Kita semua menghuni dunia ini untuk waktu yang singkat. Pertanyaannya adalah apakah kita melewatkan waktu itu terpusat pada hal hal yang memecah belah kita, atau apakah kita mendedikasikan diri pada usaha – usaha berkesinambungan – untuk mencapai kesamaan, memusatkan perhatian pada masa depan bagi anak-anak kita dan menghargai harga diri semua insan manusia.

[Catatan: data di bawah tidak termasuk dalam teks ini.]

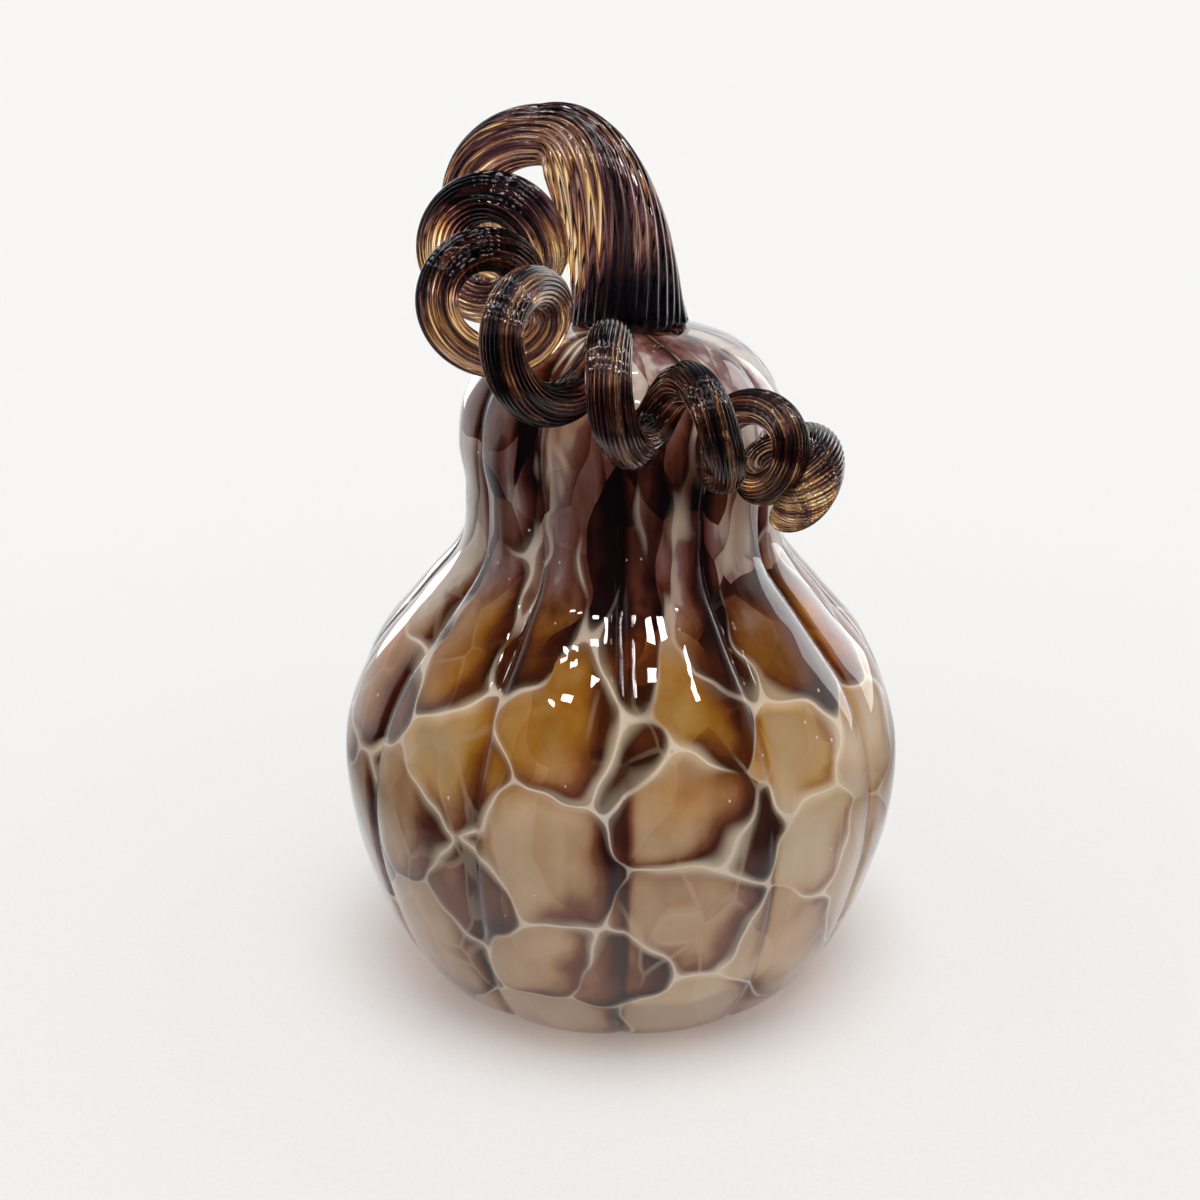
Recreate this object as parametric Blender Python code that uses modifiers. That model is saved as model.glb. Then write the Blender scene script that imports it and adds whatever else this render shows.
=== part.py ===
"""Blown glass gourd: a hollow lobed body and the solid curled stem laid on its shoulder.

Metres, +Z up. The body's axis is the Z axis and its foot stands on Z = 0.
"""

import math

import bpy
import numpy as np

MM = 0.001

# Gathered and blown body: half-outline in mm (radius, height) from the foot to the crack-off hole.
BODY_OUTLINE = (
    (45.0, 0.0),
    (55.0, 3.6),
    (64.8, 17.4),
    (71.0, 34.8),
    (74.9, 53.3),
    (74.6, 73.3),
    (67.6, 91.7),
    (54.2, 108.3),
    (43.4, 122.3),
    (41.4, 138.0),
    (42.6, 150.5),
    (40.2, 163.0),
    (31.8, 173.0),
    (19.0, 178.0),
    (9.0, 179.0),
)
POINTS_PER_SPAN = 2
WALL = 4.5
FLOOR = 7.5
PONTIL_RADIUS = 13.0
PONTIL_DEPTH = 1.2

# Optic lobes: twelve narrow grooves, one of them at the front.
LOBES = 12
STEPS_PER_LOBE = 6
GROOVE_AT_SHOULDER = 3.2
GROOVE_AT_FOOT = 0.8
SHOULDER_HEIGHT = 112.0
INNER_SHARE = 0.6

# Curled stem: one row a turn, half a turn before the top of the arch first. In mm and degrees:
# middle of the loop (x, y, z), loop radius, how far the turn lags, rod radius.
TURNS = (
    (-12.3, 42.9, 219.8, 22.4, 6.0, 9.4),
    (-25.6, 12.1, 206.6, 15.5, 13.0, 7.2),
    (-34.5, -3.4, 198.4, 11.6, 7.5, 6.2),
    (-34.4, -23.3, 189.0, 11.3, 14.5, 5.2),
    (-19.9, -44.8, 182.4, 12.6, 11.0, 5.2),
    (-1.3, -53.7, 172.6, 10.8, 7.5, 5.3),
    (18.2, -53.9, 164.6, 10.5, 12.0, 4.7),
    (34.2, -44.8, 158.3, 8.9, 12.5, 4.4),
    (39.6, -42.8, 149.2, 11.0, 37.5, 5.7),
)
FIRST_TURN = -0.5
ARCH_TURN = 0.25
LAST_TURN = 7.8
LOOP_HEIGHT = 0.906
LOOP_TILT = 0.476
RINGS_PER_TURN = 16
TIP_LENGTH = 13.0

# Trunk of the stem, from its foot on the body to the top of the arch.
FOOT_CENTRE = (1.5, 0.0)
FOOT_GAP = 0.3
FOOT_RADIUS = 14.0
FOOT_FLARE = 1.0
FOOT_EDGE_ROUND = 2.0
TRUNK_RISE = 11.0
TRUNK_LEAN = 16.0
TRUNK_RINGS = 14
ROD_BEVEL_RESOLUTION = 4


def clear_scene():
    for obj in list(bpy.data.objects):
        bpy.data.objects.remove(obj, do_unlink=True)


def object_collection(name):
    collection = bpy.data.collections.new(name)
    bpy.context.scene.collection.children.link(collection)
    return collection


def glass(name, colour, roughness):
    material = bpy.data.materials.new(name)
    material.use_nodes = True
    shader = material.node_tree.nodes["Principled BSDF"]
    shader.inputs["Base Color"].default_value = (*colour, 1.0)
    shader.inputs["Roughness"].default_value = roughness
    shader.inputs["Metallic"].default_value = 0.0
    return material


def catmull_rom(rows, position):
    """Value and rate of change at a position counted in rows, on a curve through every row."""
    rows = np.asarray(rows, float)
    rows = np.vstack([2 * rows[0] - rows[1], rows, 2 * rows[-1] - rows[-2]])
    i = int(min(max(position, 0.0), len(rows) - 3 - 1e-9))
    f = position - i
    a, b, c, d = rows[i : i + 4]
    square = 2 * a - 5 * b + 4 * c - d
    cube = 3 * b - a - 3 * c + d
    value = b + 0.5 * ((c - a) * f + square * f**2 + cube * f**3)
    rate = 0.5 * ((c - a) + 2 * square * f + 3 * cube * f**2)
    return value, rate


def outer_profile():
    spans = len(BODY_OUTLINE) - 1
    steps = spans * POINTS_PER_SPAN
    return np.array([catmull_rom(BODY_OUTLINE, spans * k / steps)[0] for k in range(steps + 1)])


def inner_profile(outer):
    """The outer profile moved in by the wall, ending on the thick floor."""
    along = np.gradient(outer, axis=0)
    along /= np.linalg.norm(along, axis=1)[:, None]
    inner = outer + WALL * np.column_stack([-along[:, 1], along[:, 0]])
    inner[-1] = (outer[-1][0], outer[-1][1] - WALL)
    rising = [inner[k] for k in range(1, len(inner), 2) if inner[k][1] > FLOOR + 2.0]
    return np.array([(0.0, FLOOR), (38.0, FLOOR), *rising, inner[-1]])


def body_profile():
    """Closed half-section: up the inside, over the lip, down the outside and in across the base."""
    outer = outer_profile()
    base = [
        (PONTIL_RADIUS + PONTIL_DEPTH, 0.0),
        (PONTIL_RADIUS, PONTIL_DEPTH),
        (0.0, PONTIL_DEPTH),
    ]
    inner = inner_profile(outer)
    return np.vstack([inner, outer[::-1], base]), len(inner)


def groove_depth(height):
    """Grooves are deep on the shoulder and neck, and fade towards the foot and the stem."""
    if height < SHOULDER_HEIGHT:
        share = math.sin(0.5 * math.pi * max(height, 0.0) / SHOULDER_HEIGHT) ** 2
        return GROOVE_AT_FOOT + (GROOVE_AT_SHOULDER - GROOVE_AT_FOOT) * share
    top = BODY_OUTLINE[-1][1]
    return GROOVE_AT_SHOULDER * math.sqrt(max((top - height) / (top - SHOULDER_HEIGHT), 0.0))


def lobe_inset(angle, height):
    """How far the surface lies inside its outline: nothing on a crest, most in a groove."""
    crest = abs(math.sin(0.5 * LOBES * (angle + 0.5 * math.pi)))
    return groove_depth(height) * (1.0 - crest**0.8)


def press_lobes(mesh):
    """Moves every vertex off the flat base inwards by the lobes, the inner wall by less."""
    base_radius = BODY_OUTLINE[0][0]
    outline = outer_profile()
    order = np.argsort(outline[:, 1])
    for vertex in mesh.vertices:
        x, y, z = (value / MM for value in vertex.co)
        radius = math.hypot(x, y)
        if radius < 1e-6 or (z < 2.0 and radius < base_radius):
            continue
        wall_radius = np.interp(z, outline[order, 1], outline[order, 0])
        share = INNER_SHARE if radius < wall_radius - 0.5 * WALL and z < 172.0 else 1.0
        inset = share * lobe_inset(math.atan2(y, x), z) * min(radius / 30.0, 1.0)
        scale = (radius - inset) / radius
        vertex.co.x *= scale
        vertex.co.y *= scale


def make_body(collection, material):
    profile, _ = body_profile()
    mesh = bpy.data.meshes.new("gourd_section")
    points = [(r * MM, 0.0, z * MM) for r, z in profile]
    mesh.from_pydata(points, [(k, k + 1) for k in range(len(points) - 1)], [])
    section = bpy.data.objects.new("gourd_section", mesh)
    collection.objects.link(section)
    screw = section.modifiers.new("turn", "SCREW")
    screw.steps = screw.render_steps = LOBES * STEPS_PER_LOBE
    screw.use_merge_vertices = True
    screw.merge_threshold = 1e-6
    turned = section.evaluated_get(bpy.context.evaluated_depsgraph_get())
    solid = bpy.data.meshes.new_from_object(turned)
    bpy.data.objects.remove(section, do_unlink=True)
    press_lobes(solid)
    solid.name = "gourd_body"
    solid.materials.clear()
    solid.materials.append(material)
    body = bpy.data.objects.new("gourd_body", solid)
    collection.objects.link(body)
    return body


def coil_point(turn):
    """Centre of the rod at this turn of the curl, and its radius, in mm.

    The curl is a right-handed helix about a curved axis. Its loops stand nearly upright.
    """
    row, rate = catmull_rom(TURNS, turn - FIRST_TURN)
    ahead = rate[:3] * (1.0, 1.0, LOOP_TILT)
    ahead /= np.linalg.norm(ahead)
    up = np.array((0.0, 0.0, 1.0)) - ahead * ahead[2]
    up /= np.linalg.norm(up)
    across = np.cross(ahead, up)
    angle = 2 * math.pi * (turn - ARCH_TURN) - math.radians(row[4])
    offset = LOOP_HEIGHT * math.cos(angle) * up + math.sin(angle) * across
    return row[:3] + row[3] * offset, row[5]


def trunk_points():
    """A cubic curve that leaves the body upright and meets the curl along its first loop."""
    end, end_radius = coil_point(ARCH_TURN)
    heading = coil_point(ARCH_TURN + 0.001)[0] - end
    heading /= np.linalg.norm(heading)
    underside = np.array((*FOOT_CENTRE, BODY_OUTLINE[-1][1] + FOOT_GAP))
    start = underside + (0.0, 0.0, FOOT_EDGE_ROUND)
    rise = start + (0.0, 0.0, TRUNK_RISE)
    lean = end - heading * TRUNK_LEAN
    found = [(underside, FOOT_RADIUS + FOOT_FLARE - FOOT_EDGE_ROUND)]
    for k in range(TRUNK_RINGS):
        t = k / TRUNK_RINGS
        s = 1.0 - t
        point = s**3 * start + 3 * s * s * t * rise + 3 * s * t * t * lean + t**3 * end
        radius = end_radius + (FOOT_RADIUS - end_radius) * (1.0 - t**3)
        radius += FOOT_FLARE * math.exp((start[2] - point[2]) / 4.0)
        found.append((point, radius))
    return found


def curl_points():
    steps = round((LAST_TURN - ARCH_TURN) * RINGS_PER_TURN)
    turns = np.linspace(ARCH_TURN, LAST_TURN, steps + 1)
    found = [coil_point(turn) for turn in turns]
    left = TIP_LENGTH
    for k in range(len(found) - 1, 0, -1):
        point, radius = found[k]
        if left > 0.0:
            found[k] = (point, radius * math.sqrt(1.0 - 0.94 * (left / TIP_LENGTH) ** 2))
        left -= np.linalg.norm(point - found[k - 1][0])
    return found


def make_stem(collection, material):
    rings = trunk_points() + curl_points()
    curve = bpy.data.curves.new("curled_stem", "CURVE")
    curve.dimensions = "3D"
    curve.twist_mode = "MINIMUM"
    curve.bevel_mode = "ROUND"
    curve.bevel_depth = MM
    curve.bevel_resolution = ROD_BEVEL_RESOLUTION
    curve.use_fill_caps = True
    spline = curve.splines.new("POLY")
    spline.points.add(len(rings) - 1)
    for point, (centre, radius) in zip(spline.points, rings):
        point.co = (*(centre * MM), 1.0)
        point.radius = radius
    curve.materials.append(material)
    stem = bpy.data.objects.new("curled_stem", curve)
    collection.objects.link(stem)
    return stem


def main():
    clear_scene()
    collection = object_collection("blown_glass_gourd")
    make_body(collection, glass("cased_blown_glass", (0.34, 0.23, 0.17), 0.05))
    make_stem(collection, glass("amber_stem_glass", (0.20, 0.10, 0.06), 0.06))


main()
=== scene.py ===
"""Looks of a blown glass gourd: cased body glass over a colour layer, and a curled, ribbed stem.

Metres, +Z up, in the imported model's own frame. The body's axis is the Z axis.
"""

from __future__ import annotations

import logging
import math
from dataclasses import dataclass
from enum import Enum

import bpy
import numpy as np
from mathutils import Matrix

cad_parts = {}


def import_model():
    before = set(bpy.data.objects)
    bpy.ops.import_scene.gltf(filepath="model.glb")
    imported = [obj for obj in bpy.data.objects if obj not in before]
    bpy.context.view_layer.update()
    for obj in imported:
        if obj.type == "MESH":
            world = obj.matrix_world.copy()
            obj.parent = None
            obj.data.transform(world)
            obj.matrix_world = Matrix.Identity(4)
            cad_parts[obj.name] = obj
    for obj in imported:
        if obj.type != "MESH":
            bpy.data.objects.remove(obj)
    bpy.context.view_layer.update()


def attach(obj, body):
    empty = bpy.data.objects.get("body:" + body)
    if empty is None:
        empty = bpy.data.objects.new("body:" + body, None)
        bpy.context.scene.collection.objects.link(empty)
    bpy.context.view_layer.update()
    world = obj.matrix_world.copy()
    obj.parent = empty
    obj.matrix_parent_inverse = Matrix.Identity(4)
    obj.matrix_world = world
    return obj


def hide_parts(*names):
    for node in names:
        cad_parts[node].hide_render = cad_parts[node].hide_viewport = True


log = logging.getLogger("gourd")
MM = 0.001


# Small tools ----------------------------------------------------------------


def linear(code: str, alpha: float = 1.0) -> tuple[float, float, float, float]:
    """Turns an sRGB hex colour into linear light.

    Args:
        code: six hex digits with a leading #.
        alpha: the fourth value.

    Returns:
        Red, green, blue and alpha.
    """
    parts = [int(code[k : k + 2], 16) / 255 for k in (1, 3, 5)]
    red, green, blue = (c / 12.92 if c <= 0.04045 else ((c + 0.055) / 1.055) ** 2.4 for c in parts)
    return (red, green, blue, alpha)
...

Lebih mudah memulai perang ketimbang menghentikannya. Lebih mudah menuduh pihak lain ketimbang melakukan introspeksi diri; untuk melihat apa yang berbeda pada diri seseorang ketimbang menemukan kesamaan kita. Tetapi ada pula sebuah aturan yang merupakan inti setiap agama – bahwa kita memperlakukan orang lain sebagaimana kita ingin diperlakukan oleh mereka. Kebenaran ini berlaku lintas negara dan lintas rakyat – sebuah keyakinan yang tidak baru, yang tidak hitam atau putih atau coklat; bukan kebenaran Kristen, atau Muslim atau Yahudi. Ini merupakan keyakinan yang berdetak dalam dari buaian keberadaban, dan masih tetap berdetak dalam jantung miliaran manusia. Ini merupakan rasa percaya pada orang lain, dan hal itulah yang membawa saya menulis ini.

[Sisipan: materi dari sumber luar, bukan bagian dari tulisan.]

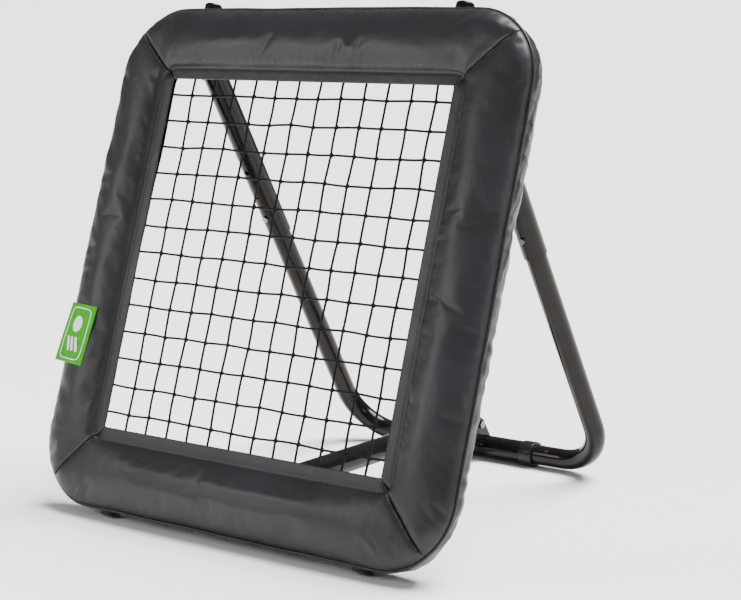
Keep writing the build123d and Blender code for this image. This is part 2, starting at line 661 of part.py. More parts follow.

Tentu saja, mengenali persamaan nilai kemanusiaan kita hanyalah awal dari tugas kita. Namun, kata-kata saja tidak dapat memenuhi kebutuhan rakyat kita. Kebutuhan-kebutuhan itu baru terpenuhi jika kita bertindak berani #2019GantiPresiden; Dan kita harus bertindak dengan pemahaman bahwa tantangan-tantangan yang kita hadapi adalah tantangan bersama, dan kegagalan kita mengatasinya akan merugikan kita semua. *SS

Ayo Berbagi!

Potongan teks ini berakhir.